## start Given information
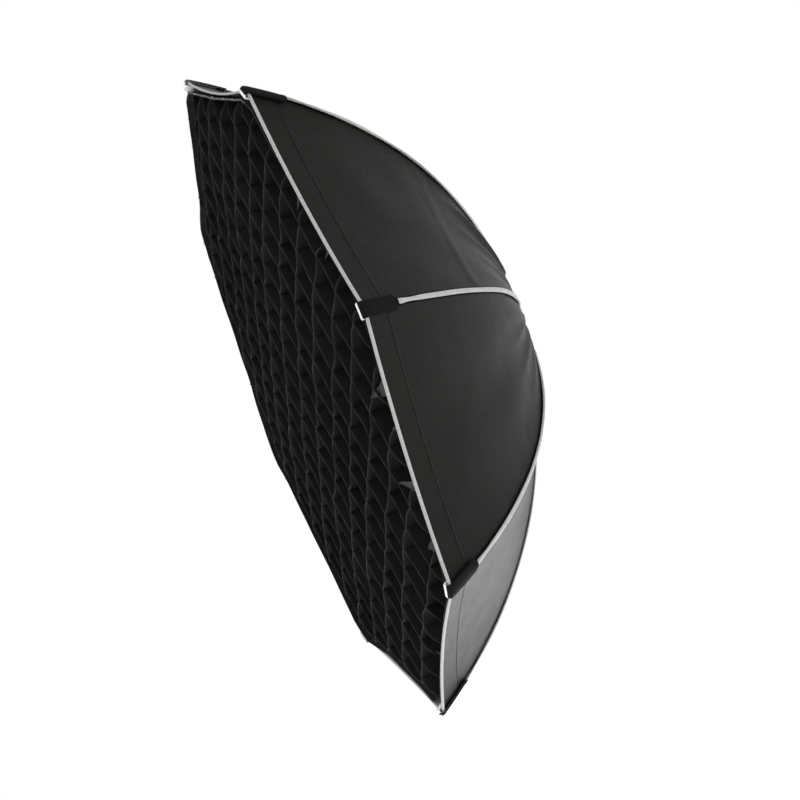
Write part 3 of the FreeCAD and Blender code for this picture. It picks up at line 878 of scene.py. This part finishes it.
def grid_strip(index, way):
    """One strip: points, faces, material numbers, texture places, and its length."""
    across, along = strip_line(index, way)
    across = end_flare(across, along, way, index)
    run = np.gradient(across, axis=0), np.gradient(along, axis=0)
    size = np.hypot(*run)
    reach = np.minimum(along - along[0], along[-1] - along)
    sides = []
    for sign in (1, -1):
        a = across + sign * ROW_HALF * (run[1] / size)
        b = along + sign * ROW_HALF * (-run[0] / size)
        x, z = plane_point(a, b) if way == 0 else plane_point(b, a)
        forward = front_bulge(x, z) - end_slope(reach)
        y = mix(GRID_FRONT, GRID_BACK, ROW_SHARE) - forward * (1 - ROW_SHARE) ** 1.5
        sides.append(np.stack([x, y, z], -1))
    points, faces, _ = two_sided(*sides)
    cells, bands = len(across) - 1, len(ROW_SHARE) - 1
    # painted sheen: the front band and front edge of each strip take the lighter hem colour, except near the
    # border
    hem_sheen_cells = np.minimum(reach[:-1, 0], reach[1:, 0]) > HEM_SHEEN_CLEAR
    hem = np.tile((hem_sheen_cells[:, None] & (np.arange(bands) < HEM_SHEEN_ROWS)).ravel(), 2)
    # both sides, both ends, the front edge and the back edge, as two_sided orders them
    numbers = np.concatenate([hem, np.zeros(2 * bands), hem_sheen_cells, np.zeros(cells)]).astype(int)
    length = run_of(np.stack([across[:, 0], along[:, 0]], 1))
    return points, faces, numbers, sheet_uv(length[:, None] + index * 0.31, ROW_SHARE * 0.048), length[-1]


LOOSE_ENDS = (
    # gore, u where the flap's base starts, u where it ends, reach inwards, height forwards
    (2, 0.225, 0.300, 0.046, 0.0095),
    (2, 0.400, 0.425, 0.014, 0.0030),
    (2, 0.605, 0.655, 0.042, 0.0090),
    (2, 0.805, 0.875, 0.014, 0.0055),
    (1, 0.445, 0.475, 0.020, 0.0045),
    (1, 0.705, 0.728, 0.016, 0.0040),
    (3, 0.560, 0.590, 0.008, 0.0030),
    (5, 0.340, 0.395, 0.020, 0.0050),
    (6, 0.700, 0.745, 0.016, 0.0045),
    (7, 0.240, 0.290, 0.018, 0.0045),
)


def loose_end(gore, start, end, reach, height):
    """The end of a strip that has folded over and curls forward off the border: a thin curved triangle."""
    q = np.linspace(0, 1, 14)[:, None]
    p = np.linspace(0, 1, 9)
    spread = mix(start, end, mix(p, 1.0, 0.96 * q ** 0.6))
    azimuth = (gore + 0.5) * STEP + np.arctan((2 * spread - 1) * TAN_HALF)
    y = border_front(azimuth) + 0.0012 - height * q ** 1.2 + 0.0024 * np.sin(math.pi * p) * (1 - q)
    edge = wall(azimuth, y, WALL_GAP + BORDER + 0.0006)
    radius = edge - reach * np.sin(0.5 * math.pi * q) ** 1.2
    points, faces, _ = two_sided(*(polar(radius, y + sign * 0.0004, azimuth) for sign in (-1, 1)))
    return points, faces, sheet_uv(reach * q, spread * 0.36)


def grid_lattice():
    """Crossing cloth strips with hems on their front edges, painted lighter as sheen, a little slack between
    crossings.
    """
    parts, uvs = [], []
    for way in (0, 1):
        for index in range(-GRID_STRIPS, GRID_STRIPS + 1):
            points, faces, numbers, uv, length = grid_strip(index, way)
            parts.append((points, faces, numbers))
            uvs.append(uv)
    for shape in LOOSE_ENDS:
        points, faces, uv = loose_end(*shape)
        # painted sheen on the loose ends, in the lighter fold cloth
        parts.append((points, faces, 2))
        uvs.append(uv)
    points, faces, numbers = joined(parts)
    piece = make("grid_strips", points, faces, [GRID, GRID_HEM_SHEEN, GRID_FOLD_SHEEN], numbers, np.concatenate(uvs))
    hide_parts("grid_lattice")
    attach(piece, "grid")


def border_front(azimuth):
    """Depth of the border's front edge: proud of the rim on one side of the box, flush on the other."""
    return mix(BORDER_FRONT, BORDER_FLUSH, smooth(np.cos(azimuth - 3 * STEP), -0.1, 0.35))


def grid_border():
    """Band of cloth round the grid, which sticks to the inside of the rim."""
    azimuth = np.linspace(0, math.tau, RIBS * 28, endpoint=False)[:, None]
    share = np.array([0.0, 0.012, 0.035, 0.06, 0.2, 0.4, 0.7, 1.0])
    half = np.array([0.0004, 0.0011, 0.0011, 0.0008, 0.0008, 0.0008, 0.0008, 0.0008])
    cos, sin = np.cos(azimuth), np.sin(azimuth)
    ripple = 0.0014 * waves(cos * 0.43, sin * 0.43, 81, 0.13) * (1 - share)
    y = mix(border_front(azimuth), GRID_BACK, share) - 0.0008 * waves(cos, sin, 82, 0.25) * (1 - share)
    middle = wall(azimuth, y, WALL_GAP + BORDER / 2) - np.abs(ripple)
    layers = [np.swapaxes(polar(middle + sign * half, y, azimuth), 0, 1) for sign in (1, -1)]
    points, faces, _ = two_sided(*layers, around=True)
    uv = sheet_uv(azimuth.T * 0.44, share[:, None] * 0.045)
    # painted highlight: the front row of the first gore is lighter, for its edge lit from above
    columns, bands = len(azimuth), len(share) - 1
    light = (np.arange(bands)[:, None] < 1) & (np.arange(columns) < columns // RIBS)
    numbers = np.zeros(len(faces), int)
    numbers[:2 * light.size] = np.tile(light.ravel(), 2)
    piece = make("grid_edge_band", points, faces, [GRID_BAND, BORDER_HIGHLIGHT], numbers, uv)
    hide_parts("grid_border")
    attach(piece, "grid")


TACK_GORES = (0, 4, 5, 6, 7)  # where the border's front edge can be seen
TACKS = 5  # on each of them
TACK_STEP = 0.135  # angle between two tacks


def border_tacks():
    """Light bar tacks at the front edge of the border, about where the strips end."""
    x = np.linspace(-0.0011, 0.0011, 6)[:, None] * [1, 0, 0]
    side, up = np.tile([0.0, 0, 1.0], (6, 1)), np.tile([0.0, -1.0, 0], (6, 1))
    parts = []
    for gore in TACK_GORES:
        for place in range(TACKS):
            offset = (place - 2) * TACK_STEP + 0.012 * math.sin((gore * TACKS + place) * 2.4)
            azimuth = gore * STEP + HALF + offset
            front = float(border_front(azimuth))
            radius = float(wall(azimuth, front, WALL_GAP + BORDER / 2))
            path = polar(radius, front + 0.0004, offset) + x
            points, faces = tube(path, side, up, oval(0.0013, 0.0009, 8), [0.5, 0.9, 1, 1, 0.9, 0.5])
            parts.append((turned(points, azimuth - offset), faces, 0))
    piece = make("border_tacks", *joined(parts)[:2], [TACK])
    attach(piece, "grid")


# ---- diffusers ----
def disc(name, edge, y, height, azimuths):
    """A closed white sheet across the box: edge gives its outline, height its small waves."""
    azimuth = np.linspace(0, math.tau, azimuths, endpoint=False)
    share = np.concatenate([np.linspace(0.02, 0.93, 40), [0.945, 0.955, 0.975, 0.995, 1.0]])[:, None]
    radius = edge(azimuth) * share
    x, z = radius * np.sin(azimuth), radius * np.cos(azimuth)
    middle = y + height(x, z, share)
    half = WHITE_CLOTH / 2 + 0.0004 * smooth(share, 0.94, 0.96)
    points, faces, _ = two_sided(*(np.stack([x, middle + sign * half, z], -1) for sign in (1, -1)), around=True)
    # the small hole in the middle is closed by two caps instead of a wall
    hole = 2 * (len(share) - 1) * azimuths
    faces = np.delete(faces, np.s_[hole:hole + azimuths], axis=0).tolist()
    caps = [range(azimuths), [len(points) // 2 + i for i in reversed(range(azimuths))]]
    return make(name, points, faces + caps, [DIFFUSER])


def front_diffuser():
    """White cloth across the front, just behind the grid."""
    def edge(azimuth):
        return wall(azimuth, DIFFUSER_Y, WALL_GAP)

    def height(x, z, share):
        pull = np.sin(np.arctan2(x, z) * 16) * 0.0006 * smooth(share, 0.7, 1.0)
        wave = (0.0018 * waves(x, z, 91, 0.3) + pull) * (1 - smooth(share, 0.97, 1.0))
        return wave - 0.003 * (1 - share ** 2)

    piece = disc("diffuser_sheet", edge, DIFFUSER_Y, height, RIBS * 24)
    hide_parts("front_diffuser")
    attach(piece, "front")


def inner_baffle():
    """Smaller white cloth half way back, its sides curved in between the straps."""
    def edge(azimuth):
        from_middle = np.mod(azimuth, STEP) - HALF
        chord = BAFFLE_CORNER * COS_HALF / np.cos(from_middle)
        return chord - 0.012 * np.cos(from_middle / HALF * math.pi / 2) ** 2

    def height(x, z, share):
        return 0.0022 * waves(x, z, 95, 0.22) * (1 - smooth(share, 0.9, 1.0)) - 0.002 * (1 - share ** 2)

    piece = disc("baffle_sheet", edge, BAFFLE_Y, height, RIBS * 20)
    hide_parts("inner_baffle")
    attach(piece, "front")


def baffle_straps():
    """White elastics from the baffle's corners towards the ribs, doubled over at each end."""
    start, end = 0.286, 0.3322  # distances from the axis
    length = np.linspace(start, end, 18)[:, None]
    x = np.linspace(-0.0058, 0.0058, 7)
    narrow = 1 - 0.12 * np.sin(math.pi * (length - start) / (end - start))
    thick = 0.0005 + 0.0005 * (1 - smooth(length, 0.300, 0.304)) + 0.0005 * smooth(length, 0.324, 0.327)
    sides = [np.stack(np.broadcast_arrays(x * narrow, BAFFLE_Y - 0.0009 + sign * thick, length), -1)
             for sign in (1, -1)]
    points, faces, _ = two_sided(*sides)
    parts = [(turned(points, number * STEP), faces, 0) for number in range(RIBS)]
    uv = np.tile(sheet_uv(x, length), (RIBS, 1))
    piece = make("baffle_elastics", *joined(parts)[:2], [WHITE_ELASTIC], 0, uv)
    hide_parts("baffle_straps")
    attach(piece, "front")


# ---- throat ----
def throat_cuff():
    """Gathered elastic cuff that closes the shell round the hub."""
    azimuth = np.linspace(0, math.tau, RIBS * 48, endpoint=False)[:, None]
    share = np.linspace(0, 1, 22)
    from_middle = np.mod(azimuth, STEP) - HALF
    # a sleeve round the hub, and a lip that reaches out over the shell's end
    sleeve, lip_edge = 0.0792, 0.0875
    front, turn, back = -0.0118, -0.0030, -0.0022
    octagon = np.minimum(lip_edge, rib(SHELL_END)[0] * COS_HALF / np.cos(from_middle) + 0.0022)
    radius = mix(sleeve, octagon, smooth(share, 0.30, 1.0))
    y = np.where(share < 0.3, mix(front, turn, share / 0.3), mix(turn, back, (share - 0.3) / 0.7))
    gather = np.sin(azimuth * 96 + 2 * np.sin(azimuth * 11)) * 0.00035
    gather = gather * np.sin(math.pi * np.clip(share * 1.6, 0, 1))
    roll = 0.0006 * np.exp(-((share - 0.04) / 0.04) ** 2) + 0.0005 * np.exp(-((share - 0.30) / 0.06) ** 2)
    lip = smooth(share, 0.26, 0.36)
    layers = []
    for sign in (1, -1):
        out = radius + (gather + (roll + 0.0004) * sign) * (1 - lip)
        height = y + (gather * 0.5 + 0.0004 * sign) * lip
        layers.append(np.swapaxes(polar(out, height, azimuth), 0, 1))
    points, faces, _ = two_sided(*layers, around=True)
    uv = sheet_uv(azimuth.T * 0.085, share[:, None] * 0.02)
    piece = make("throat_cuff", points, faces, [ELASTIC], 0, uv)
    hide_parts("rear_collar")
    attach(piece, "hub")


# ---- finishes of the CAD parts ----
FINISHES = (
    (("retaining_ring", "hinge_pins", "latch_pins", "rib_rod"), STEEL),
    (("insert_ring",), ALUMINIUM),
    (("hub_ring",), ANODISED),
    (("rib_holder",), HOLDER),
    (("latch_lever",), LEVER),
)


def finish_cad():
    """The other nodes aren't shown, and take the shell's material."""
    for name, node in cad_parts.items():
        look = next((look for names, look in FINISHES if name.startswith(names)), SHELL)
        node.data.materials.clear()
        node.data.materials.append(look)


make_camera()
make_floor()
make_lights()
finish_cad()
for number in range(RIBS):
    for way_round in ("after", "before"):
        half_gore(number, way_round)
        rim_trim(number, way_round)
    rib_piping(number)
    corner_pocket(number)
grid_border()
border_tacks()
grid_lattice()
front_diffuser()
baffle_straps()
inner_baffle()
throat_cuff()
## end Given information
Produce the lines from the top of the listing through the "return points, faces, numbers, sheet_uv(length[:, None]" line exactly as they appear, with no additional output.

Solution for this exercise:
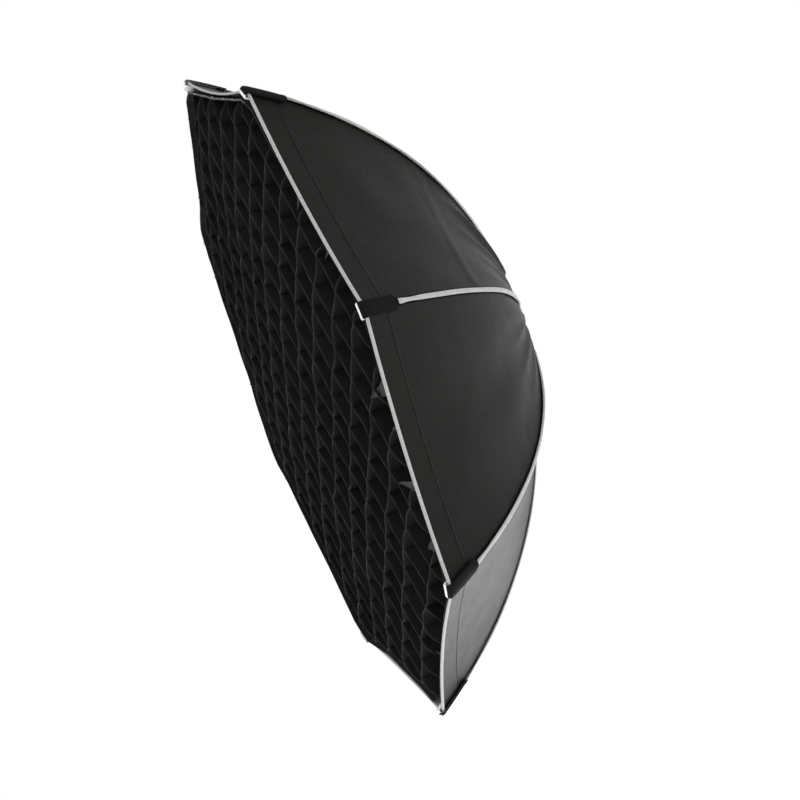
Write part 3 of the FreeCAD and Blender code for this picture. It picks up at line 878 of scene.py. This part finishes it.
def grid_strip(index, way):
    """One strip: points, faces, material numbers, texture places, and its length."""
    across, along = strip_line(index, way)
    across = end_flare(across, along, way, index)
    run = np.gradient(across, axis=0), np.gradient(along, axis=0)
    size = np.hypot(*run)
    reach = np.minimum(along - along[0], along[-1] - along)
    sides = []
    for sign in (1, -1):
        a = across + sign * ROW_HALF * (run[1] / size)
        b = along + sign * ROW_HALF * (-run[0] / size)
        x, z = plane_point(a, b) if way == 0 else plane_point(b, a)
        forward = front_bulge(x, z) - end_slope(reach)
        y = mix(GRID_FRONT, GRID_BACK, ROW_SHARE) - forward * (1 - ROW_SHARE) ** 1.5
        sides.append(np.stack([x, y, z], -1))
    points, faces, _ = two_sided(*sides)
    cells, bands = len(across) - 1, len(ROW_SHARE) - 1
    # painted sheen: the front band and front edge of each strip take the lighter hem colour, except near the
    # border
    hem_sheen_cells = np.minimum(reach[:-1, 0], reach[1:, 0]) > HEM_SHEEN_CLEAR
    hem = np.tile((hem_sheen_cells[:, None] & (np.arange(bands) < HEM_SHEEN_ROWS)).ravel(), 2)
    # both sides, both ends, the front edge and the back edge, as two_sided orders them
    numbers = np.concatenate([hem, np.zeros(2 * bands), hem_sheen_cells, np.zeros(cells)]).astype(int)
    length = run_of(np.stack([across[:, 0], along[:, 0]], 1))
    return points, faces, numbers, sheet_uv(length[:, None] + index * 0.31, ROW_SHARE * 0.048), length[-1]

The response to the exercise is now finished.